Crack monitoring gauge fixed across a vertical crack in the stone chimney stack at Newark Castle.

Monitoring a crack in the chimney stack will determine how it can be stabilised and preserved

The Romanesque Window and Its Questions

Halfway up the scaffold sits a Norman Romanesque window arch, surviving from a long‑ago modernisation of the Gatehouse’s windows. The sandstone is heavily eroded. It prompts familiar questions: was it plain? Unlikely. Dogtooth? Possibly. Something more elaborate? Quite likely.

The stone now only hints at its past. Weathering has edited it, leaving more questions than answers.


Eroded Norman Romanesque stone window arch within scaffolding on the Gatehouse.

Make up your own mind as to how (or whether) this Norman Arch was decorated

A Timeline Written in Openings

Directly beneath that Norman arch sits a later Tudor window — perhaps a change in proportion, perhaps a functional adjustment. The Gatehouse is not a single architectural moment; it is a sequence of decisions responding to the needs of different ages.


Rectangular Tudor window opening set into the Gatehouse stonework beneath scaffolding, showing later alteration to the wall.

The ‘new’ Tudor window beneath the Norman arch

Along the curtain wall, especially from the riverside, you can trace a clear timeline of openings, each reflecting a shift in fashion, purpose, or structural requirement.


Riverside view of Newark Castle curtain wall showing a sequence of historic openings in the stonework.

Choose your style - ‘window’ shopping ‘castle style’

Introducing the Oldest Material on Site

At the top of the scaffold, where the viewing platform will sit, the new work becomes clear. New stepped courses form the platform’s anchor points, built from Blue Lias — a blue‑grey limestone common through the Trent Valley. It is visually appropriate, local in nature, and structurally reliable.

But its age is the most striking fact: 195–200 million years old. Formed in late Triassic to early Jurassic seas, it predates Newark Castle by two entire geological eras. Thinking geologically reframes the castle’s age. We treat Newark Castle as ancient — 900 years of conflict, collapse, and survival — yet the “new” stone is older than the medieval fabric by a factor so large it almost defies comprehension. In geological terms, the castle is the newcomer.


New stepped blue‑grey limestone courses forming the Gatehouse viewing platform, integrated into the historic stonework.

The new stepped courses frame the corners of the new Gatehouse viewing area - beautifully fused into the old fabric

Watching Masons Work

Watching the masons work is a window into the past.
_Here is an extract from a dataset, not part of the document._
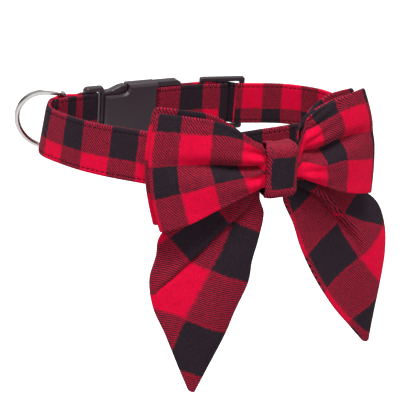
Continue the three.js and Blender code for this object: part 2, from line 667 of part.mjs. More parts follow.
// Tails: each row gives the two edges as shares of the drop, and how far each edge stands out
const LEFT_TAIL = [
  { share: 0, aAlong: -0.012, aUp: 0.02, aOut: 0, bAlong: -0.012, bUp: -0.1, bOut: 0, cup: 0 },
  { share: 0.08, aAlong: -0.066, aUp: 0.02, aOut: 0, bAlong: -0.066, bUp: -0.115, bOut: 0, cup: 0 },
  { share: 0.14, aAlong: -0.115, aUp: -0.085, aOut: -1.2, bAlong: -0.068, bUp: -0.165, bOut: -0.6, cup: 0 },
  { share: 0.2, aAlong: -0.22, aUp: -0.155, aOut: -3.2, bAlong: -0.036, bUp: -0.225, bOut: -0.8, cup: 0 },
  { share: 0.32, aAlong: -0.434, aUp: -0.275, aOut: -6.4, bAlong: -0.04, bUp: -0.33, bOut: -1, cup: -0.6 },
  { share: 0.45, aAlong: -0.472, aUp: -0.39, aOut: -6.4, bAlong: -0.067, bUp: -0.43, bOut: -1.3, cup: -2 },
  { share: 0.56, aAlong: -0.5, aUp: -0.48, aOut: -4.4, bAlong: -0.088, bUp: -0.525, bOut: -1.6, cup: -2.2 },
  { share: 0.67, aAlong: -0.485, aUp: -0.595, aOut: -3.4, bAlong: -0.141, bUp: -0.645, bOut: -1.8, cup: -2 },
  { share: 0.8, aAlong: -0.433, aUp: -0.72, aOut: -2.8, bAlong: -0.182, bUp: -0.75, bOut: -2, cup: -1.4 },
  { share: 0.92, aAlong: -0.373, aUp: -0.88, aOut: -2.4, bAlong: -0.255, bUp: -0.895, bOut: -2.2, cup: -0.6 },
  { share: 1, aAlong: -0.328, aUp: -0.995, aOut: -2.3, bAlong: -0.309, bUp: -1.003, bOut: -2.3, cup: 0 },
];
const RIGHT_TAIL = [
  { share: 0, aAlong: 0.012, aUp: 0.02, aOut: 0, bAlong: 0.012, bUp: -0.1, bOut: 0, cup: 0 },
  { share: 0.08, aAlong: 0.066, aUp: 0.02, aOut: 0, bAlong: 0.066, bUp: -0.115, bOut: 0, cup: 0 },
  { share: 0.14, aAlong: 0.12, aUp: -0.065, aOut: -1.5, bAlong: 0.07, bUp: -0.16, bOut: -0.6, cup: 0 },
  { share: 0.2, aAlong: 0.24, aUp: -0.125, aOut: -3.4, bAlong: 0.07, bUp: -0.2, bOut: -0.8, cup: 0 },
  { share: 0.32, aAlong: 0.491, aUp: -0.21, aOut: -7.4, bAlong: 0.12, bUp: -0.29, bOut: -1, cup: 0.4 },
  { share: 0.45, aAlong: 0.631, aUp: -0.3, aOut: -8.6, bAlong: 0.166, bUp: -0.4, bOut: -1.3, cup: 1.6 },
  { share: 0.56, aAlong: 0.676, aUp: -0.41, aOut: -6.4, bAlong: 0.226, bUp: -0.51, bOut: -1.6, cup: 2 },
  { share: 0.67, aAlong: 0.679, aUp: -0.53, aOut: -4.4, bAlong: 0.291, bUp: -0.61, bOut: -1.8, cup: 1.6 },
  { share: 0.8, aAlong: 0.656, aUp: -0.67, aOut: -3, bAlong: 0.386, bUp: -0.735, bOut: -2, cup: 1 },
  { share: 0.92, aAlong: 0.626, aUp: -0.83, aOut: -2.2, bAlong: 0.496, bUp: -0.855, bOut: -2.2, cup: 0.5 },
  { share: 1, aAlong: 0.608, aUp: -0.943, aOut: -2.3, bAlong: 0.582, bUp: -0.937, bOut: -2.3, cup: 0 },
];
const KNOT_SHIFT = -3;
const KNOT_UP = -3.8;
const TAIL_CURVE = 400;

function tailGrid(rows) {
  return steps(22).map((share) => {
    const row = readRows(rows, share);
    return steps(10).map((t) => {
      const along = (row.aAlong + (row.bAlong - row.aAlong) * t) * TAIL_DROP;
      const up = (row.aUp + (row.bUp - row.aUp) * t) * TAIL_DROP;
      const fold = row.cup * Math.sin(2 * Math.PI * t);
      const out = TAIL_OUT + row.aOut + (row.bOut - row.aOut) * t + fold;
      return bowPoint(KNOT_SHIFT + along, up, out, TAIL_CURVE);
    });
  });
}

// The knot: a band of cloth round the middle of all the layers, slightly waisted
function knotGrid() {
  const halfUp = (KNOT_HEIGHT - KNOT_CLOTH) / 2;
  const halfOut = (KNOT_FRONT - KNOT_BACK) / 2;
  const corner = 2.2;
  const middleOut = (KNOT_FRONT + KNOT_BACK) / 2;
  const path = [];
  const arc = (out, up, from) => {
    for (const t of steps(4)) {
      const angle = from + (t * Math.PI) / 2;
      path.push([out + corner * Math.cos(angle), up + corner * Math.sin(angle)]);
    }
  };
  arc(halfOut - corner, halfUp - corner, 0);
  arc(-halfOut + corner, halfUp - corner, Math.PI / 2);
  arc(-halfOut + corner, -halfUp + corner, Math.PI);
  arc(halfOut - corner, -halfUp + corner, 1.5 * Math.PI);
  return path.map(([out, up]) =>
    steps(5).map((t) =>
      bowPoint(KNOT_SHIFT + (t - 0.5) * KNOT_WIDTH, KNOT_UP + up * (1 - 0.05 * Math.sin(Math.PI * t)), middleOut + out, 1e4),
    ),
  );
}

// Materials
const flannel = new THREE.MeshStandardMaterial({ color: 0xb0122f, roughness: 0.95, metalness: 0 });
const plastic = new THREE.MeshStandardMaterial({ color: 0x2b262a, roughness: 0.42, metalness: 0 });
const nickel = new THREE.MeshStandardMaterial({ color: 0xd8d6d2, roughness: 0.12, metalness: 1 });

function named(name, geometry, material) {
  const mesh = new THREE.Mesh(geometry, material);
  mesh.name = name;
  return mesh;
}

const collar = new THREE.Group();
collar.add(named("strap", makeStrap(), flannel));
collar.add(stand(named("slider", makeSlider(), plastic), sliderFrame, LAYER_STEP));
collar.add(stand(named("buckle_prongs", makeProngs(), plastic), buckleFrame, LAYER_STEP));
collar.add(stand(named("buckle_housing", makeHousing(), plastic), buckleFrame, LAYER_STEP));

// The ring hangs by its bar in the strap's pocket, on the strap's upper edge, and its free side sags a little
function placeRing(mesh) {
  const frame = onLoop(RING_AT);
  const lean = Math.tan(frame.flare * RAD);
  const drop = (RING_INNER - STRAP_WIDTH) / 2 - GAP;
  const level = new THREE.Vector3(Math.cos(RING_DIRECTION * RAD), Math.sin(RING_DIRECTION * RAD), 0);
  const bar = new THREE.Vector3(0, 0, 1)
    .addScaledVector(frame.out, -lean)
    .addScaledVector(frame.along, Math.tan(RING_SAG * RAD))
    .normalize();
  const reach = level.addScaledVector(bar, -level.dot(bar)).normalize();
  mesh.matrix.makeBasis(reach, bar, reach.clone().cross(bar));
  mesh.matrix.setPosition(placeIn(frame, 0, LAYER_STEP).addScaledVector(bar, -drop));
  mesh.matrix.decompose(mesh.position, mesh.quaternion, mesh.scale);
  return mesh;
}
collar.add(placeRing(named("d_ring", makeRing(), nickel)));

// The bow stands off the front of the strap by the tab that it is sewn to
const bow = new THREE.Group();
bow.add(named("bow_front_loop", sheetToGeometry(loopGrid(FRONT_RIGHT, FRONT_LEFT, FRONT_LOOP), CLOTH, true), flannel));
bow.add(named("bow_back_loop", sheetToGeometry(loopGrid(BACK_RIGHT, BACK_LEFT, BACK_LOOP), CLOTH, true), flannel));
bow.add(named("tail_left", sheetToGeometry(tailGrid(LEFT_TAIL), TAIL_CLOTH, false), flannel));
bow.add(named("tail_right", sheetToGeometry(tailGrid(RIGHT_TAIL), TAIL_CLOTH, false), flannel));
bow.add(named("knot_wrap", sheetToGeometry(knotGrid(), KNOT_CLOTH, true), flannel));
const knotPlace = onLoop(KNOT_ALONG / LOOP_LENGTH);
const strapFace = knotPlace.point.y - STRAP_THICKNESS / 2 - HALF_WIDTH * Math.tan(FLARE * RAD);
const knotBackFace = KNOT_BACK - KNOT_CLOTH / 2;
const tab = new THREE.BoxGeometry(TAB_WIDTH, TAB_DEPTH, TAB_HEIGHT);
tab.translate(KNOT_SHIFT, GAP + TAB_DEPTH / 2 - knotBackFace, KNOT_UP);
bow.add(named("bow_tab", tab, flannel));
bow.position.set(BOW_ALONG, strapFace + knotBackFace - TAB_DEPTH - 4 * GAP, 0);
bow.rotation.z = BOW_TURN * RAD;
collar.add(bow);

export default collar;
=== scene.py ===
"""Pet bow tie collar: looks. Lengths are in millimetres until a mesh is made, which puts them in metres."""

import bisect
import json
import math

import bpy
from mathutils import Matrix, Vector


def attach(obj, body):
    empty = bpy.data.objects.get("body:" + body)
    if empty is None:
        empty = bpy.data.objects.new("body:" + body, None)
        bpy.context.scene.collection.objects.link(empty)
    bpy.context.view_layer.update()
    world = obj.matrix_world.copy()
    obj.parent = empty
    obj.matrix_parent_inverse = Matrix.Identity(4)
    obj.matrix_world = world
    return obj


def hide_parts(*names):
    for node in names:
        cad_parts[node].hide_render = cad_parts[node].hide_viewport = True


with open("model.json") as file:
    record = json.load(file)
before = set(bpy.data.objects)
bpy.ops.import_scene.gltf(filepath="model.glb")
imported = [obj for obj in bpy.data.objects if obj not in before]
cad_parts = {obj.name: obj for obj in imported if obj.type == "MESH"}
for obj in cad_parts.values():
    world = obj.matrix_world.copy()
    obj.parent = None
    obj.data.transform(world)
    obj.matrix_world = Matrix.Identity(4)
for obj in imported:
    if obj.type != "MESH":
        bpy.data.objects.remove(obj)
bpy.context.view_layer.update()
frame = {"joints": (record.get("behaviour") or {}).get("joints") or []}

RAD = math.pi / 180

# Sizes in millimetres, as in the part
LOOP_LENGTH = 436
STRAP_WIDTH = 25
STRAP_THICKNESS = 2.2
GAP = 0.35
FLARE = 6
BEND_FLARE = 6
BAR_THICKNESS = 3
BAR_ROUND = 0.3
BUCKLE_LENGTH = 59.5
MALE_BAR = 4.5
FEMALE_BAR = 4.5
FEMALE_RAIL = 3.5
FEMALE_WINDOW = 4
SLIDER_LENGTH = 27.6
SLIDER_BAR = 3
CLOTH = 1.3
TAIL_CLOTH = 1.6
BOW_TURN = -3.4
BOW_CURVE = 200
TAIL_CURVE = 400
FLAT_CURVE = 1e4
BOW_WIDTH = 124
BOW_HEIGHT = 58
TAIL_DROP = 122
KNOT_WIDTH = 12.2
KNOT_HEIGHT = 27
KNOT_CLOTH = 1.4
KNOT_SHIFT = -3
KNOT_UP = -3.8
TAB_WIDTH = 9
TAB_HEIGHT = 14
TAB_DEPTH = 2
BOW_ALONG = 5.2
SLIDER_AT = 0.4142
BUCKLE_AT = 0.5436
RING_AT = 0.6374
BEND_AT = 0.7
KNOT_ALONG = 2.5
HALF_WIDTH = STRAP_WIDTH / 2
LAYER_STEP = BAR_THICKNESS / 2 + GAP + STRAP_THICKNESS / 2
LAYER = CLOTH + GAP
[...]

Skilled eyes read medieval courses, the irregularities, and the slight shifts caused by centuries of different works. Skilled hands fuse new stone into these courses, ensuring the roofline is level. All of this would be familiar to their medieval predecessors.

The occupational surname Mason feels entirely appropriate here — skill, judgement, and material knowledge working together to bring the structure back into order.
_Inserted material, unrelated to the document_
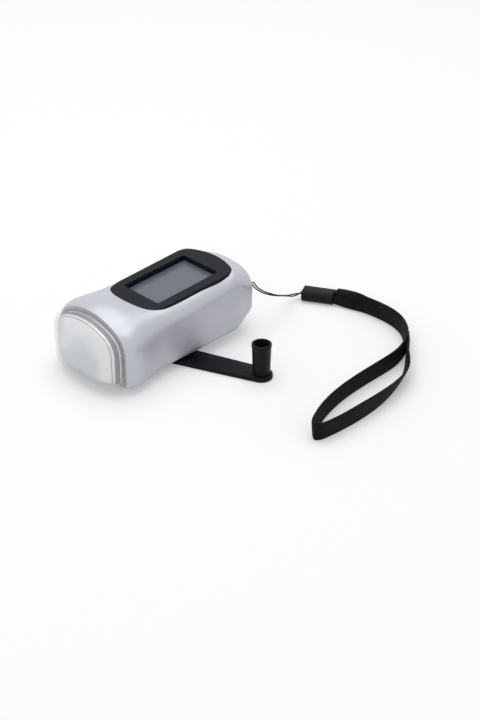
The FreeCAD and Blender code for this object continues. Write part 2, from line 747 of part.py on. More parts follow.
PLUG_INSET = 2.0
PLUG_WALL = 1.0
skirt_start = front - size("skirt_length")
lens_outside = feature("lens_outside", lens_loft(0.0, front))
lens_inside = feature("lens_inside", lens_loft(size("lens_wall"), front - 1.0))
skirt_outside = front_plug("skirt_outside", PLUG_INSET, skirt_start, front + 0.5)
skirt_inside = front_plug("skirt_inside", PLUG_INSET + PLUG_WALL, skirt_start - 1.0, front + 2.0)
lens_cup = cut("lens_cup", lens_outside, lens_inside)
lens = node("lens", cut("lens", fuse("lens_solid", lens_cup, skirt_outside), skirt_inside))

reflector_back = size("reflector_back")
REFLECTOR_INSET = PLUG_INSET + PLUG_WALL + 0.15
REFLECTOR_FRONT = front - 0.4
BOWL_RADIUS = 7.0
BOWL_NECK = 2.7
LED_COUNT = 3


REFLECTOR_WALL = 1.2
NECK_LENGTH = 2.0


def bowl(index, wall, overrun):
    """Revolved bowl round one lamp diode, along X, grown by a wall and run on past both of its ends."""
    depth = REFLECTOR_FRONT - reflector_back
    neck = BOWL_NECK + wall
    mouth = BOWL_RADIUS + wall
    profile = [
        Vector(-overrun, 0, 0), Vector(-overrun, neck, 0), Vector(NECK_LENGTH, neck, 0),
        Vector(depth, mouth, 0), Vector(depth + overrun, mouth, 0), Vector(depth + overrun, 0, 0),
    ]
    flare = Vector(depth * 0.45, BOWL_RADIUS * 0.78 + wall, 0)
    edges = []
    for start, end in zip(profile, profile[1:] + profile[:1]):
        if start is profile[2]:
            edges.append(Part.Arc(start, flare, end).toShape())
        elif start.distanceToPoint(end) > 0:
            edges.append(Part.LineSegment(start, end).toShape())
    solid = Part.Face(Part.Wire(edges)).revolve(Vector(), Vector(1, 0, 0), 360)
    offset = (index - (LED_COUNT - 1) / 2) * size("led_pitch")
    return feature("bowl", solid, Placement(Vector(reflector_back, offset, size("led_height")), Rotation()))


reflector_block = front_plug("reflector_block", REFLECTOR_INSET, reflector_back, REFLECTOR_FRONT)
reflector_plate = front_plug("reflector_plate", REFLECTOR_INSET, REFLECTOR_FRONT - REFLECTOR_WALL, REFLECTOR_FRONT)
bowl_walls = [bowl(index, REFLECTOR_WALL, 0.0) for index in range(LED_COUNT)]
bowl_rooms = [bowl(index, 0.0, 1.0) for index in range(LED_COUNT)]
reflector_solid = common("reflector_solid", fuse("reflector_walls", reflector_plate, *bowl_walls), reflector_block)
reflector = node("reflector", cut("reflector", reflector_solid, *bowl_rooms))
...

Masons laying straight, level stone courses over uneven medieval masonry on the Gatehouse roof, with scaffolding and materials around the work area.

Masons at work - laying perfectly straight and level courses over uneven medieval fabric

A Castle Returning to Life

The spiral staircase, viewed from the outside in, shows the route that will lead visitors to the viewing platform and frames a new inward view of the town. Looking outwards across the river lends another new perspective. Even on this misty day, the surrounding landscape makes clear why the Gatehouse mattered. You can see for miles.
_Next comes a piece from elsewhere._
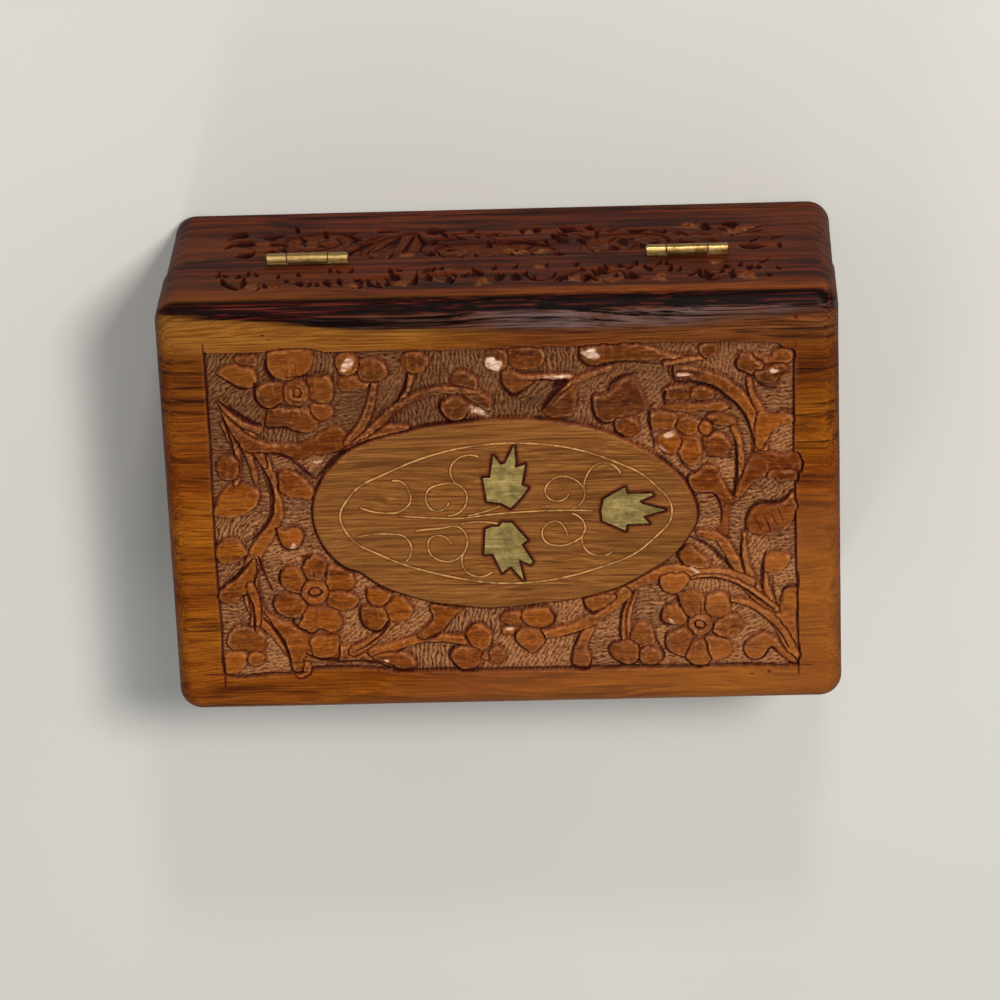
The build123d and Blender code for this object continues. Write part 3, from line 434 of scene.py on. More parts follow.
# chip carving of the walls, laid out along the back wall: x and height z of each cut
BAND_CHIPS = [
    # tip x, z, direction in degrees, length, width
    (-56.8, 48.2, 270, 6.8, 1.5), (-53.2, 49.6, 250, 2.8, 1.5), (-47.3, 49.8, 266, 4.2, 1.8),
    (-44.2, 44.6, 78, 4.2, 1.9), (-42.3, 49.8, 250, 2.8, 1.5), (-38.2, 44.2, 75, 5.2, 1.9),
    (-35.3, 43.2, 82, 5.4, 1.5), (-29.4, 49.6, 196, 2.6, 1.8), (-30.6, 43.2, 98, 3.4, 2.2),
    (-24.2, 49.4, 262, 3.4, 1.6), (-22.4, 46.2, 256, 5.8, 3.0), (-18.4, 49.2, 274, 8.4, 1.3),
    (-15.2, 45.8, 270, 4.6, 1.9), (-12.3, 49.9, 268, 3.8, 2.3), (-10.2, 48.2, 262, 5.6, 2.4),
    (-3.4, 44.6, 248, 5.4, 2.7), (-5.6, 49.9, 282, 3.0, 1.9), (0.4, 47.8, 275, 4.8, 1.8),
    (4.6, 47.8, 265, 5.0, 2.9), (7.4, 49.9, 262, 2.8, 2.3), (13.6, 49.9, 252, 2.6, 2.3),
    (20.0, 49.4, 272, 4.6, 1.5), (25.8, 49.9, 262, 2.8, 2.4), (23.6, 44.0, 262, 3.8, 2.5),
    (30.5, 48.8, 265, 5.0, 3.4), (33.4, 49.9, 262, 4.2, 2.1), (34.2, 44.2, 275, 3.2, 1.8),
    (38.8, 44.8, 275, 4.8, 1.2), (44.6, 49.8, 280, 4.8, 2.0), (47.4, 48.4, 262, 4.4, 3.0),
    (52.6, 49.4, 275, 4.8, 1.6), (51.6, 43.4, 265, 3.4, 2.0), (56.8, 44.6, 262, 3.4, 1.5),
    (58.4, 44.2, 276, 3.2, 1.4), (60.2, 49.8, 268, 6.0, 2.0), (27.8, 41.6, 268, 2.4, 2.2),
    (-55.4, 27.2, 172, 5.2, 3.4), (-55.6, 20.4, 178, 6.2, 3.8), (-57.4, 14.8, 176, 4.6, 3.4),
    (-51.2, 29.0, 262, 5.0, 2.4), (-52.6, 20.8, 2, 5.0, 2.8), (-54.2, 17.2, -24, 5.4, 3.4),
    (-50.2, 25.4, 300, 3.0, 1.6), (-46.4, 14.6, 262, 4.2, 1.6), (-37.6, 29.6, 258, 4.8, 2.2),
    (-34.6, 29.0, 262, 4.6, 2.0), (-44.4, 19.4, 250, 4.0, 1.6), (-39.8, 17.8, 264, 4.6, 1.6),
    (-31.6, 20.4, 236, 4.8, 2.0), (-24.8, 22.4, 292, 6.2, 2.2), (-28.4, 14.2, 8, 5.6, 2.2),
    (-28.6, 31.4, 262, 3.4, 1.6), (-15.6, 24.2, 286, 3.8, 2.2), (-14.8, 20.2, 2, 7.4, 1.9),
    (-17.0, 15.6, -8, 4.8, 3.4), (-15.2, 30.8, 268, 3.4, 2.4), (-9.4, 26.4, 200, 4.0, 1.4),
    (-4.6, 31.6, 258, 3.2, 1.6), (-2.0, 25.6, 262, 4.0, 1.8), (3.2, 31.8, 268, 2.8, 2.0),
    (8.0, 31.6, 262, 2.8, 1.8), (14.0, 32.4, 266, 2.8, 2.2), (2.4, 19.4, 196, 6.0, 1.5),
    (12.2, 18.0, 60, 8.6, 3.2), (18.4, 21.2, 68, 4.4, 2.6), (13.8, 15.0, 24, 5.8, 3.2),
    (4.8, 15.4, 42, 3.2, 1.6), (8.0, 14.4, 62, 3.2, 1.6), (22.0, 16.4, 216, 3.6, 1.6),
    (26.4, 28.8, 262, 3.4, 2.6), (28.2, 21.0, 78, 6.0, 2.8), (29.4, 17.2, 8, 4.8, 2.8),
    (33.6, 28.4, 250, 3.6, 2.8), (36.4, 30.8, 262, 3.4, 1.6), (38.6, 18.6, 178, 4.0, 2.0),
    (42.4, 20.2, 196, 3.4, 1.6), (47.4, 18.8, 262, 4.6, 2.6), (51.0, 14.2, 18, 4.0, 3.2),
    (54.6, 28.8, 4, 6.6, 3.2), (51.4, 29.6, 250, 3.2, 2.0), (50.2, 25.6, 200, 4.0, 1.5),
]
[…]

The castle is not being reinvented; it is being re‑engaged with its landscape — familiar from the ground, but very different from above.


Stone arch above the spiral staircase inside the Gatehouse, leading onto the new viewing area, with scaffolding and steps visible below.

The arch over the spiral stairs, leading onto the viewing area at the top of the Gatehouse

Closing Reflections

Ascending the scaffolding, passing courses of stone not seen at close range for generations, and seeing both the new Blue Lias and the interventions of previous centuries gives a strong sense of continuity. The careful monitoring of features like the chimney stack reinforces how much thought goes into preserving this structure responsibly.  Seeing stone masons set new courses in straight and level lines over the medieval fabric gave a sense of the skills needed to move this Project from vision to reality, using centuries old skills.

The Gatehouse Project, many years in the making itself, is lifting a long‑dormant part of the castle back into focus. It is being stabilised, understood, and prepared for the next chapter of its life — not reinvented -  but supported so it can continue to speak for itself.